Fast forward a few years, I have a decent office job, but I still feel like I need to stretch, to learn. I start to learn to code. I get laid off from decent office job, and spend the next four months unemployed, hacking. I apply to my first tech job with a year and a half of coding under my belt. I felt so lucky (and relieved) when I got the job.

But I still feel like I’m missing something. Like I won’t be legit in coding until I have the degree in hand saying “I can hackz!” despite being told many (many) times that I didn’t need it to advance in my career. I heard them, I understood that, but still, I wanted it.

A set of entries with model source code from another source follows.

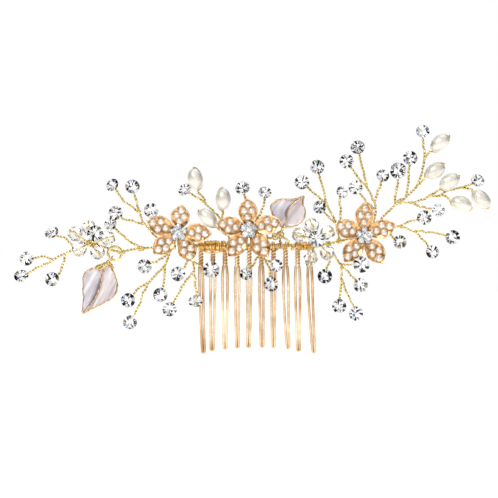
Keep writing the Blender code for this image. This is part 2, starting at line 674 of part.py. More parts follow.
# Leaves: a rim wire and mid-vein, and an enamel sheet folded along the vein
LEAF_LEFT = {
    "left": ((-46.6, -5.1), (-50.4, -6.4), (-53.9, -8.8), (-54.4, -13.4), (-54.3, -17.3), (-54.8, -21.3)),
    "right": ((-46.6, -5.1), (-44.9, -8.2), (-43.7, -12.2), (-44.8, -15.8), (-49.4, -18.6),
              (-54.8, -21.3)),
    "vein": ((-46.6, -5.1), (-48.3, -8.6), (-49.1, -12.5), (-50.4, -15.7), (-52.4, -18.7), (-54.8, -21.3)),
}
LEAF_RIGHT = {
    "left": ((8.1, 5.6), (5.4, 9.4), (4.7, 12.6), (7.2, 14.5), (11.4, 14.5), (14.8, 15.5)),
    "right": ((8.1, 5.6), (11.6, 6.2), (14.4, 8.0), (15.2, 10.4), (14.6, 13.2), (14.8, 15.5)),
    "vein": ((8.1, 5.6), (9.3, 8.0), (9.8, 10.6), (10.9, 12.4), (12.4, 13.8), (14.8, 15.5)),
}


def leaf_curve(layout, which, layer):
    return [place(x, z, layer) for x, z in layout[which]]


def with_base(curve):
    """A leaf's line with one more spot near its base."""
    return [curve[0], curve[0].lerp(curve[1], 0.7), *curve[1:]]


def clear_of_rim(edge, vein_line, index):
    """A spot of the rim moved towards the vein until the enamel there clears the rim's wire."""
    along = (edge[index + 1] - edge[index - 1]).normalized()
    inwards = vein_line[index] - edge[index]
    share = ENAMEL_INSET / inwards.cross(along).length
    return edge[index] + inwards * min(share, 0.6)


def leaf_enamel(name, layout, layer, origin):
    """The folded sheet inside the rim: cross-sections from edge to vein to edge."""
    left, vein_line, right = (with_base(leaf_curve(layout, which, layer))
                              for which in ("left", "vein", "right"))
    half = Vector((0, ENAMEL_THICKNESS / 2, 0))
    rings = []
    for index in range(1, len(vein_line) - 1):
        spots = [clear_of_rim(left, vein_line, index), vein_line[index] + Vector((0, LEAF_FOLD, 0)),
                 clear_of_rim(right, vein_line, index)]
        rings.append([spot - half for spot in spots] + [spot + half for spot in spots[::-1]])
    finished(f"{name}_enamel", loft(rings), ENAMEL, origin=origin)


def leaf_frame(name, layout, layer, extras, origin=Vector((0, 0, 0))):
    left, vein_line, right = (leaf_curve(layout, which, layer) for which in ("left", "vein", "right"))
    outline = smooth(left + right[-2:0:-1], closed=True)
    lift = LEAF_FOLD - ENAMEL_THICKNESS / 2 - RIM_RADIUS * 0.75 - VEIN_CLEARANCE
    ridge = [point + Vector((0, lift, 0)) for point in vein_line[1:-1]]
    vein = tube(smooth([vein_line[0], *ridge, vein_line[-1]]), RIM_RADIUS * 0.75)
    finished(f"{name}_frame", combined([tube(outline, RIM_RADIUS), vein, *extras]), ROSE_GOLD,
             origin=origin)


def left_leaf():
    """Hangs from the jump ring by a bail and swings about the ring's centre."""
    centre = place(*RING_CENTRE, RING_Y)
    base = place(*LEAF_LEFT["vein"][0], RING_Y)
    out = (base - centre).normalized()
    hold = centre + out * RING_RADIUS
    bail_radius = RING_WIRE + RING_PLAY + EYE_WIRE
    around = [hold + (out * math.cos(a) + Vector((0, 1, 0)) * math.sin(a)) * bail_radius
              for a in (math.tau * k / 10 for k in range(10))]
    bail = tube(around, EYE_WIRE, closed=True)
    neck = tube([hold + out * bail_radius, base], EYE_WIRE * 0.9)
    leaf_frame("leaf_left", LEAF_LEFT, RING_Y, [bail, neck], origin=centre)
    leaf_enamel("leaf_left", LEAF_LEFT, RING_Y, centre)


def right_leaf():
    """Stands on its own twisted stem above the bar."""
    layer = VINE_Y - COLLAR_OUTER - 1.4
    base = place(*LEAF_RIGHT["vein"][0], layer)
    root_x = gap_x(6)
    root = from_collar(VINE, root_x, base)
    stem = tube(smooth([root, place(7.6, 3.6, layer + 1.2), base]), STEM_RADIUS)
    leaf_frame("leaf_right", LEAF_RIGHT, layer, [stem, collar(VINE, root_x)])
    leaf_enamel("leaf_right", LEAF_RIGHT, layer, Vector((0, 0, 0)))


comb_bar()
for tooth in range(TEETH):
    comb_tooth(tooth)
binding_wire()
ring_hinge = vine()
jump_ring(ring_hinge)
left_leaf()
right_leaf()
for sprig_name, (collar_x, sprig_stems) in SPRIGS.items():
    on_bar = abs(collar_x - COMB_X) < BAR_END
    sprig(sprig_name, VINE, collar_x if on_bar else collar_x * SCALE, sprig_stems)
sprig(PEARL_SPRIG, main_stem_path(), PEARL_SPRIG_X * SCALE, PEARL_STEMS)
for pearl_number in range(len(PEARLS)):
    pearl(pearl_number)
for flower_name, (middle, petal_directions, wrap_x) in FLOWERS.items():
    flower_middle = place(*middle, FLOWER_Y)
    flower_petals(flower_name, flower_middle, petal_directions)
    flower_centre(flower_name, flower_middle, gap_x(3) if wrap_x is None else wrap_x * SCALE)
for flower_name, (hub_at, stone_at, wrap_x, bead_list) in BEAD_FLOWERS.items():
    bead_flower(flower_name, hub_at, stone_at, wrap_x * SCALE, bead_list)
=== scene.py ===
"""Decorative hair comb: a ten-tooth wire comb that carries a spray of crystal stones, pearls, cut-glass
flowers, pearl-set metal flowers and enamelled leaves on twisted gold wire. Lengths are in millimetres in
the comb's own frame (x along the bar, z up, the decorated face towards -y) until a piece is made.
"""
import json
import math
import random

import bpy
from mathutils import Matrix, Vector, noise


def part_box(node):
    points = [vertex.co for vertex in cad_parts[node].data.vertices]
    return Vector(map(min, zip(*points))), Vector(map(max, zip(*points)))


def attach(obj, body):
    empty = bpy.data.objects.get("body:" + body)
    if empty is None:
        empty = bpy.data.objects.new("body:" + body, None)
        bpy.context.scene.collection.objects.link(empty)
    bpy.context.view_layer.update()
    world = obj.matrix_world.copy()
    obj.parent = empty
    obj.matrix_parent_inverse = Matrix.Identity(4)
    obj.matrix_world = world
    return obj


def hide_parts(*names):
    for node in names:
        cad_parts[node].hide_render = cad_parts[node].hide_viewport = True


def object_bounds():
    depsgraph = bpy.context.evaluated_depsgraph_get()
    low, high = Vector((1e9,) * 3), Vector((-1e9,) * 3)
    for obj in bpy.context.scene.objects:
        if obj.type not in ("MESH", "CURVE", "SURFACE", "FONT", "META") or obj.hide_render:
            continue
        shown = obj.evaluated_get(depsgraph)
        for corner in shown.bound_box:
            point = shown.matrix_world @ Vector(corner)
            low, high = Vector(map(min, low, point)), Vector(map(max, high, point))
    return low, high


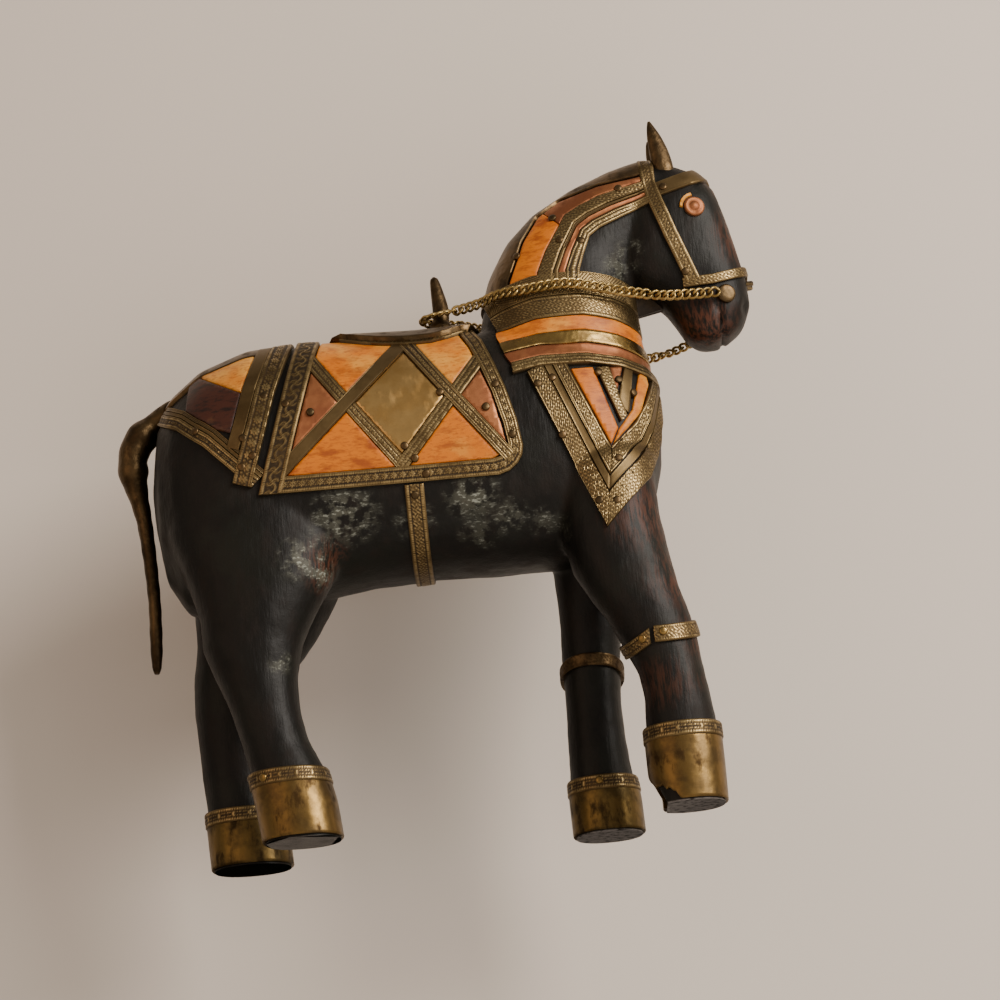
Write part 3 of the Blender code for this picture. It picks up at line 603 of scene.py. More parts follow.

I applied to UIUC for a classwork masters with a focus in cybersecurity, and was rejected. But that’s ok, with my lack of math background, I knew it was a long shot. I could have applied to MSU, but I really, really, really did NOT want to have to take calculus, nor did I have a desire to haul my ass to campus four days a week and manage going to school for another bachelors while working full time.

Enter Udacity.

If you’re not familiar, it’s one of several massive open online course providers. I had started a java class, and an algebra refresher while I was unemployed. Well, they were rolling out new “nano” degrees, one of which was a full stack web developer track (FSND). Perfect. I am interested in the web, I like working in the back end, it’s a work at your own pace degree that wouldn’t cost an arm and a leg — plus my employer had a great tuition assistance program that they were willing to let me use for this non-traditional learning opportunity.

The program was something I could do to keep me engaged in my career path, because my job certainly wasn’t doing it for me, but that’s another post for another time.

I started the program, and the first few projects, though taking a lengthy amount of time, because life, were pretty fun, and I learned quite a bit. For example, one thing I learned is that I don’t like python. That’s not the only thing I took away, of course, but that is a biggie. I got down to the last two projects, and started to run into big issues. Not just in my code, but in dealing with the program in general. I would sign up for 1:1s, and what had become an annoying lateness for every session I signed up for, turned into two times a TA just didn’t show. No cancelation email, no notification of any kind, just no-shows. I emailed several times, filled out the surveys they kept inexplicably sending me, and I heard back all of zero times. Tweeting at them didn’t seem to matter either.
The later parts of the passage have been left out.